Polling agencies might have to reconsider their methodology if they find results from this election skewed disproportionately away from younger, first-time voters.

"They'll have to see whether that is different here," Greene said. "If this continues, then pollsters are just going to have to adjust."

Another bias readers have to keep in mind, Pollock said, are basing final election results on opinions that are subject to change.

"Opinions are changing over time," he said. "Taking the poll won't be the same as the election results."

Greene said forcing people into opinions they don't have is the clearest type of polling error.

"Pollsters are trying to claim people have a clear opinion, or an opinion at all, when they really don't," he said. "Even when you're asking the very best question -- a nice, very simple, straight-forward question like 'Do you think you will vote for John McCain or Barack Obama' -- it can get really messy."

Although Greene said everyone except those who had been living a cave "can't avoid Obama and McCain," they still might not be able to answer the question. If they answer, "I'm not sure," Greene said pollsters will sometimes pressure an answer.

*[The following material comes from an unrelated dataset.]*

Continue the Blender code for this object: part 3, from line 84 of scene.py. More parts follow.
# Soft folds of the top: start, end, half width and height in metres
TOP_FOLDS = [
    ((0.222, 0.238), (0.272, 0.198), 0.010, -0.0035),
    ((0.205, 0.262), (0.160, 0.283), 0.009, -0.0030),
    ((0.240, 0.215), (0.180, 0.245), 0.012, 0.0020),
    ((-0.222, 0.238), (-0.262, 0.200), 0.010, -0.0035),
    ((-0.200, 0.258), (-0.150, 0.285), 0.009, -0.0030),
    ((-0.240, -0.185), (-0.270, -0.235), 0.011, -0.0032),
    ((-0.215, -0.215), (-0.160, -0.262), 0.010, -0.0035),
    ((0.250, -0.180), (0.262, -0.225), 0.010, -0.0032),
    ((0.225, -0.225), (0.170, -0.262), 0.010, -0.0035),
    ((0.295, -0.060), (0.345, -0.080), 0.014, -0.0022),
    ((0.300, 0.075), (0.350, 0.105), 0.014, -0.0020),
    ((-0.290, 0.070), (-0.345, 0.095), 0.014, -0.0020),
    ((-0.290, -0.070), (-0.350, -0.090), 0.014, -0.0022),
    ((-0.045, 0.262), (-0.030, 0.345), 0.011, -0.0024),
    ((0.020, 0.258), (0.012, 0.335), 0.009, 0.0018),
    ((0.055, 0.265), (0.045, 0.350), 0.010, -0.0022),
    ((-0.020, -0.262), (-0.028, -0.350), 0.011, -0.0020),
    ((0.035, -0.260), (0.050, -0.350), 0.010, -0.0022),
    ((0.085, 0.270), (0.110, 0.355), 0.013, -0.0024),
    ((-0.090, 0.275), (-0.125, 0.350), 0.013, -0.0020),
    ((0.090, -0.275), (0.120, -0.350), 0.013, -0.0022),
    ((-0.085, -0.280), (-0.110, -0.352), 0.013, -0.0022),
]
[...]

"They'll say, 'Well, if you had to pick now,' or, 'If the election were today,'" he said. "But the election's not today."

But there are more reliable poll -- or rather, a poll of polls -- that puts Americans' need for tangible numbers in perspective. Sites like Pollster and Fivethirtyeight analyze poll results from polling agencies to form a more realistic picture of how Americans will vote.

"People put too much faith in polls," Greene said. "But Pollster -- what they do that's smart is they have an average across polls. Even one poll can be even more than 3 points out of whack. By averaging across polls, whatever systematic error that is introduced by any particulate organization will, presumably, even out. Random error should even out when you've got 20 different polls."